Relevant AWS Services:
AWS Security and Response Tools:
- AWS Security Hub: Aggregates security findings from across AWS services, providing a centralized view for incident response and helping teams practice using real-world data during simulations.
- Amazon GuardDuty: Detects anomalous and unauthorized activity, providing threat detection that can be simulated during game days to test incident response actions.
- AWS Systems Manager Incident Manager: Coordinates the response process, helping teams track incident timelines and manage the workflow during simulations.
- AWS CloudTrail: Logs API activity across your AWS environment, enabling teams to practice gathering and analyzing logs during simulations to trace the sequence of events.
Monitoring and Logging Tools:
- Amazon CloudWatch: Monitors metrics and generates alerts for unusual activities, allowing incident response teams to test detection and response workflows during game days.
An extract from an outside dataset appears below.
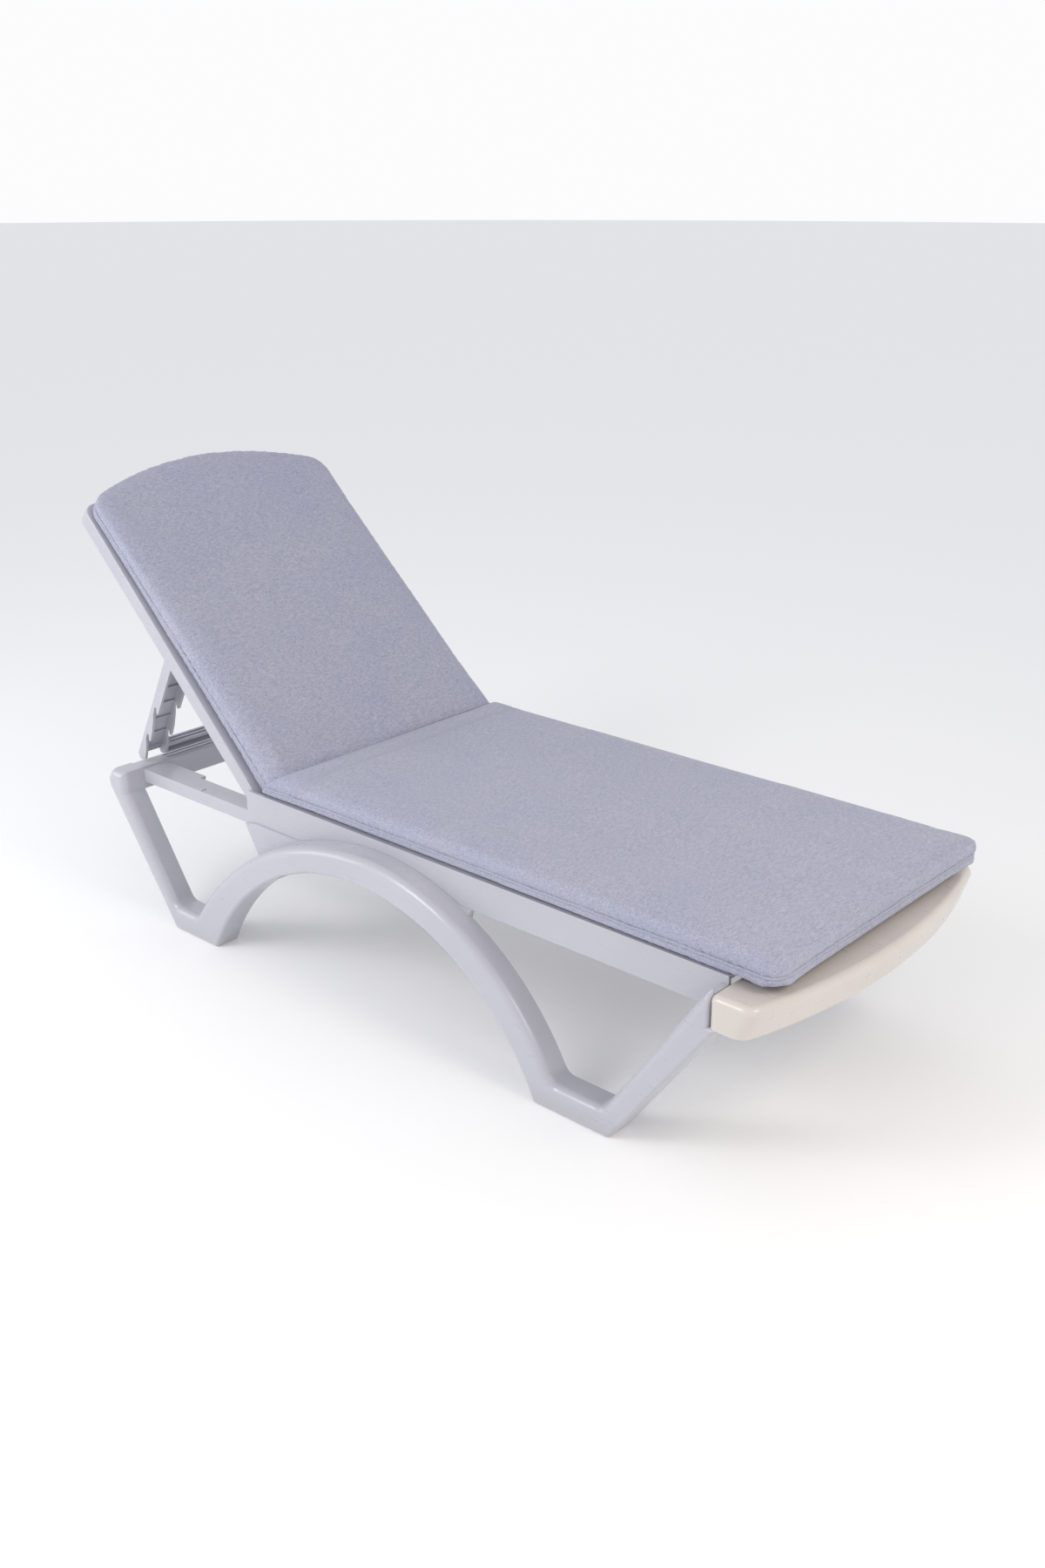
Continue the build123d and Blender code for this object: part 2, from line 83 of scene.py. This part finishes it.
# Studio: pale walls, a greyer ceiling and a floor that gives back some light of its own
WALL_COLOUR = (0.885, 0.885, 0.895)
CEILING_COLOUR = (0.56, 0.57, 0.60)
FLOOR_TONE = 0.88
FLOOR_GLOW = 0.12
FLOOR_RADIUS = 40.0
WORLD_STRENGTH = 1.10

# Lights: name, place, aim, width, power and colour
LIGHTS = (
    ("key", (-0.9, -2.6, 2.3), (0.0, 0.0, 0.3), 1.1, 30, (1.0, 0.985, 0.97)),
    ("side", (-2.6, -2.0, 1.2), (-0.3, -0.2, 0.3), 1.2, 14, (0.86, 0.90, 1.0)),
    ("warm", (2.0, -0.3, 1.6), (0.8, 0.0, 0.33), 0.7, 10, (1.0, 0.88, 0.74)),
)

# Where the two sections meet: the crease line on top and the foot of the contact plane, in x and z
CREASE_TOP = (-0.2800, 0.4000)
CREASE_LOW = (-0.3430, 0.3520)
CREASE_GAP = 0.0001
# The back section thickens from FOLD_REACH up the back down to the fold, less so on its near side
FOLD_THICKENS = 0.070
FOLD_REACH = 0.700
FOLD_NEAR_SHARE = 0.72


def arc(centre, radius, start, end, steps):
    """Points of a circular arc in the plane, angles in radians from the first axis."""
    turns = np.linspace(start, end, steps)
    return [(centre[0] + radius * math.cos(a), centre[1] + radius * math.sin(a)) for a in turns]


def seat_outline(low, high, near_r, far_r):
    """Plan of the seat section: square at the hinge end, rounded corners at the foot end."""
    (s0, y0), (s1, y1) = low, high
    points = [(s0, y0)]
    points += arc((s1 - near_r, y0 + near_r), near_r, -math.pi / 2, 0, 8)
    points += arc((s1 - far_r, y1 - far_r), far_r, 0, math.pi / 2, 6)
    return points + [(s0, y1)]


def back_outline(start, corner, apex, half, shift, corner_r):
    """Plan of the back section: straight sides and an arched top with rounded corners."""
    rise = apex - corner
    arch_r = (half ** 2 + rise ** 2) / (2 * rise)
    arch_c = apex - arch_r
    corner_c = arch_c + math.sqrt((arch_r - corner_r) ** 2 - (half - corner_r) ** 2)
    lean = math.atan2(half - corner_r, corner_c - arch_c)
    points = [(start, shift - half)]
    points += arc((corner_c, shift - half + corner_r), corner_r, -math.pi / 2, -lean, 9)
    points += arc((arch_c, shift), arch_r, -lean, lean, 26)[1:-1]
    points += arc((corner_c, shift + half - corner_r), corner_r, lean, math.pi / 2, 9)
    return points + [(start, shift + half)]


def coordinates(mesh):
    """Vertex places as an array."""
    flat = np.empty(len(mesh.vertices) * 3)
    mesh.vertices.foreach_get("co", flat)
    return flat.reshape(-1, 3)


def normals(mesh):
    """Vertex normals as an array."""
    flat = np.empty(len(mesh.vertices) * 3)
    mesh.vertex_normals.foreach_get("vector", flat)
    return flat.reshape(-1, 3)


def place(mesh, points):
    """Write vertex places back."""
    mesh.vertices.foreach_set("co", points.ravel())
    mesh.update()


def smooth(t):
    """Smooth step from 0 to 1."""
    t = np.clip(t, 0, 1)
    return t * t * (3 - 2 * t)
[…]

- AWS Config: Tracks configuration changes and helps assess potential misconfigurations that may have contributed to the simulated incident, providing insights for future prevention.
Coordination and Communication Tools:
- AWS Identity and Access Management (IAM): Ensures the right team members have the correct permissions during simulations, ensuring that responders can practice accessing the necessary resources.
- AWS Organizations: Manages cross-account access for incident response teams during simulations, allowing teams to practice centralized response across multiple AWS accounts.
- Amazon SNS (Simple Notification Service): Sends notifications to internal and external stakeholders during simulations, testing the efficiency and clarity of communication protocols.